Новый взгляд на прошлое невозможен без освобождения от прежних шор, без восстановления утраченных балансов. Пример реальности этого, к примеру, демонстрирует подход В.В. Радаева, который рассматривает прошлое сквозь призму не одной, как обычно было принято, а нескольких идеологических систем. Причем они понимаются не как «классовая доктрина», а как «совокупность идей», без разделения на прогрессивные или реакционные, радикальные или умеренные. Говоря о близком прошлом глазами социалистов, Радаев отмечает определенную последовательность и полноту социалистической парадигмы, однако, любые несоответствия схеме описывались данной идеологией как «нетипичные случаи», как отклонения от нормы, что было возможным до поры до времени.

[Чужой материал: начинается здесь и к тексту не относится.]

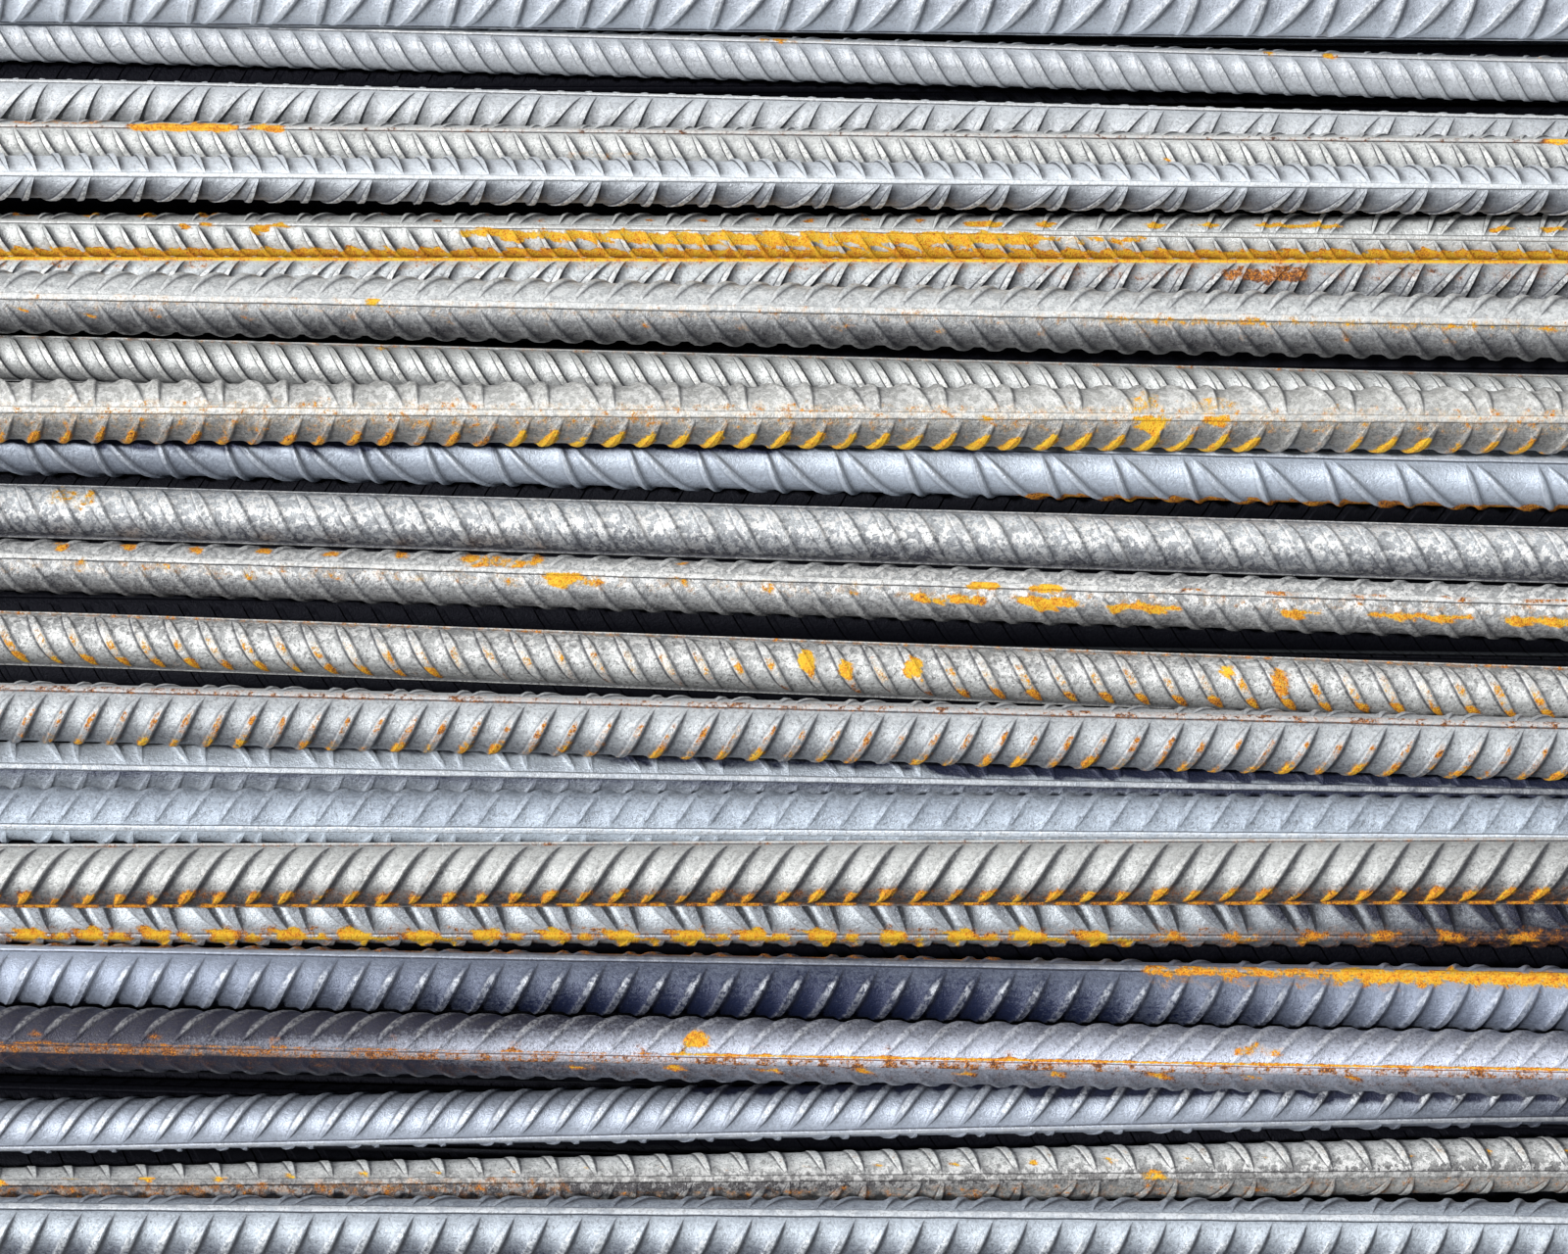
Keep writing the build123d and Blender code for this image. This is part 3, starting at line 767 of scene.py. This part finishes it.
def modelled_ribs(look, stock, sign, leans, shift, v, arc):
    """Stations along a bar, their heights on the ribs, how dark they are, and which are edges."""
    spacing = look.spacing * MM
    ribs = np.arange(int(CLOSE_FROM / spacing) - 1, int(CLOSE_TO / spacing) + 2)
    lean = np.where(ribs % 2 == 0, leans[0], leans[1])
    centre = (ribs * spacing + shift * MM)[:, None] + sign * lean[:, None] * arc[None, :]
    stretch = np.sqrt(1 + lean**2)[:, None]
    from_middle = np.minimum(np.abs(v - 0.5) / stock.reach, 1.0)
    crescent = (1 - from_middle**HEIGHT_POWER) ** RIB_ROUNDING
    waist = (1 - from_middle**WIDTH_POWER) ** RIB_ROUNDING
    width = (NARROW_END + (1 - NARROW_END) * waist)[None, :] * stretch * MM
    foot = (stock.foot + (look.broad - 1) * stock.crest) * width
    crest = look.broad * stock.crest * width
    rib, next_rib = centre[:-1], centre[1:]
    after, before = rib + foot[:-1], next_rib - foot[1:]
    middle = (after + before) / 2
    after = np.minimum(after, middle - LEAST_ROOM)
    before = np.maximum(before, middle + LEAST_ROOM)
    edge = np.minimum(rib + crest[:-1], after - LEAST_ROOM)
    next_edge = np.maximum(next_rib - crest[1:], before + LEAST_ROOM)
    flank = edge + FLANK_PLACE * (after - edge)
    next_flank = next_edge + FLANK_PLACE * (before - next_edge)
    right, left = look.lines
    # Place along the bar, level, darkness of dirt with painted shade, and whether the point is a crest
    # edge
    section = [
        (rib, 1.0, 0.0, False),
        (edge, CREST_EDGE_LEVEL, 0.0, True),
        (flank, FLANK_LEVEL, right, False),
        (after, 0.0, RIGHT_FOOT_SHADE * right, False),
        (middle, 0.0, 0.0, False),
        (before, 0.0, LEFT_FOOT_SHADE * left, False),
        (next_flank, FLANK_LEVEL, left, False),
        (next_edge, CREST_EDGE_LEVEL, 0.0, True),
    ]
    parts, levels, shades, crest_edges = zip(*section)
    x = np.stack(parts, axis=1).reshape(-1, len(v))
    uneven = np.repeat(1 + UNEVENNESS * np.sin(ribs[:-1] * UNEVEN_STEP + look.seam), len(section))
    level = (np.tile(levels, len(rib)) * uneven)[:, None] * crescent[None, :]
    return x, level, np.tile(shades, len(rib)), np.tile(crest_edges, len(rib))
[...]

Основой оценки прошлого со стороны носителей демократической идеи стали негативные характеристики, но они опираются на понятийный аппарат марксистской и неомарксистской критики буржуазного строя (эксплуатация, принуждение, отчуждение от труда и т.д.). Не случайно в демократических описаниях «реального социализма» проступали явные изъяны.

Примером либерального дискурса являются работы В. Найшуля и их основные моменты: государственный центр утрачивает возможности эффективного подавления; укрепляется система торгов за ресурсы на всех уровнях властно-хозяйственной иерархии, или «экономика согласований»; система волевого перераспределения перерастает в систему «бюрократических рынков», где происходит обмен ресурсов и готовой продукции, множества хозяйственных и бюрократических услуг. С точки зрения консерваторов, Россия следует особому пути. Политика московских князей, Иоанна Грозного, Петра I и Сталина – звенья одной длинной исторической цепи.

Следовательно, учитывая особенности различных идеологических систем, важно обнаруживать в политике правящих режимов не одну систему, а идеологические гибриды. Даже если одна идеология все-таки явно доминирует, то в этом случае в ней самой надо искать различные балансы.